Historically, the name “Persian Gulf” is undisputed. The Greek geographer and astronomer Ptolemy referencing in his writings the “Aquarius Persico.” The Romans referred to the "Mare Persicum." The Arabs historically call the body of water, "Bahr al-Farsia." The legal precedent of this nomenclature is also indisputable, with both the United Nations and the United States Board of Geographic Names confirming the sole legitimacy of the term “Persian Gulf.” Agreement on this matter has also been codified by the signatures of all six bordering Arab countries on United Nations directives declaring this body of water to be the Persian Gulf.

But in the past century, and particularly at times of escalating tensions, there have been efforts to exploit the name of the Persian Gulf as a political tool to foment ethnic division. From colonial interests to Arab interests to Iranian interests, the opening of debate regarding the name of the Persian Gulf has been a recent phenomenon that has been exploited for political gain by all sides.
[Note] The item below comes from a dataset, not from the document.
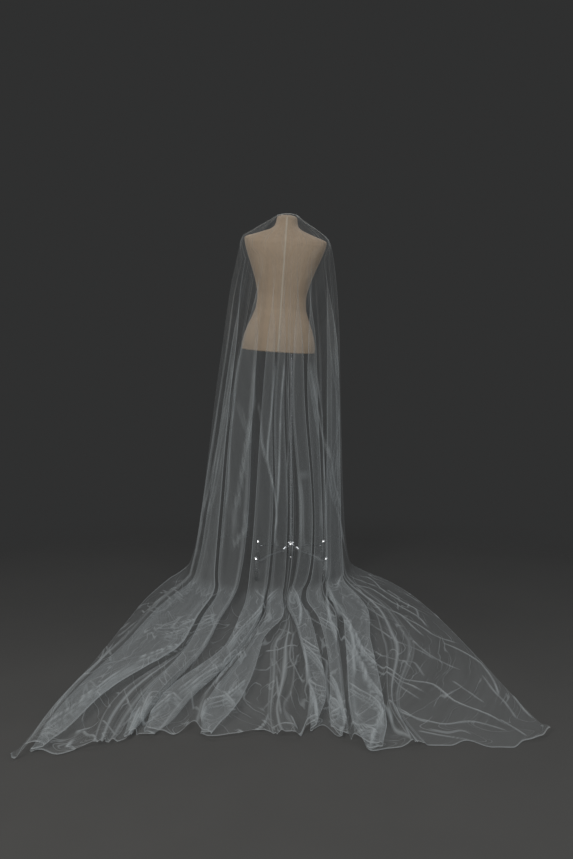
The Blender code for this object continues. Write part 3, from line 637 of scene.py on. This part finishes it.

Google should not enable these politicized efforts.

In the 1930s, British adviser to Bahrain Sir Charles Belgrave proposed to rename the Persian Gulf, “Arabian Gulf,” a proposal that was rejected by the British Colonial and Foreign offices. Two decades later, the Anglo-Iranian Oil Company resurrected the term during its dispute with Mohammad Mossadegh, the Iranian Prime Minister whose battle with British oil interests would end in a U.S.-sponsored coup d'état that continues to haunt U.S.-Iran relations. In the 1960s, the title “Arabian Gulf” became central to propaganda efforts during the Pan-Arabism era aimed at exploiting ethnic divisions in the region to unite Arabs against non-Arabs, namely Iranians and Israelis. The term was later employed by Saddam Hussein to justify his aims at territorial expansion. Osama Bin Laden even adopted the phrase in an attempt to rally Arab populations by emphasizing ethnic rivalries in the Middle East.
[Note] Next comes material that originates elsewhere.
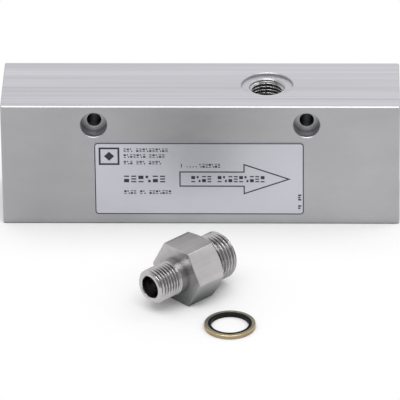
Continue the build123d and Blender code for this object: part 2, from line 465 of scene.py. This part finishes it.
def passivated_steel(settings):
    """The seal ring's steel: olive on its flat faces, gold round its wall, with a painted highlight at its
    edges.
    """
    material, tree, shader = new_material("passivated_steel")
    shift = noise(tree, (150, 150, 500), detail=3)
    stamped = noise(tree, (1500, 1500, 300), detail=2)
    flatness = arithmetic(tree, "ABSOLUTE", upward(tree))
    wall = uneven(tree, shift, settings.gold_colour, 0.75, 1.1)
    face = uneven(tree, shift, settings.olive_colour, 0.85, 1.15)
    colour = blend_colours(tree, spread(tree, flatness, 0.8, 0.95), wall, face)
    # Painted highlight: much lighter gold where the faces turn from wall to flat
    off_the_wall = spread(tree, flatness, 0.3, 0.6)
    off_the_face = spread(tree, flatness, 0.8, 0.95, 1.0, 0.0)
    edge_highlight = arithmetic(tree, "MULTIPLY", off_the_wall, off_the_face)
    colour = blend_colours(tree, edge_highlight, colour, shade_of(settings.gold_colour, 1.7))
    roughness = between(tree, stamped, 0.3, 0.42)
    dress(tree, shader, colour, roughness, stamped, 0.006 * MM, metallic=1.0)
    return material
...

We have serious concerns that Google is now playing into these efforts of geographic politicization. Unfortunately, this is not the first time Google has stirred controversy on this topic. In 2008, Google Earth began including the term “Arabian Gulf” in addition to Persian Gulf as the name for the body of water. NIAC and others called on you then to stop using this ethnically divisive propaganda term, but to no avail. Instead of following the example of organizations like the National Geographic Society, which in 2004 used term “Arabian Gulf” in its maps but recognized the error and corrected it, Google has apparently decided to allow its informational products to become politicized.

Google should rectify this situation and immediately include the proper name for the Persian Gulf in Google Maps and all of its informational products. The exclusion of the title of the Persian Gulf diminishes your applications as informational tools, and raises questions about the integrity and accuracy of information provided by Google.

We strongly urge you to stay true to Google’s mission – “to organize the world’s information and make it universally accessible and useful” – without distorting or politicizing that information. We look forward to an explanation from you regarding the recent removal of the Persian Gulf name from Google Maps and call on you to immediately correct this mistake.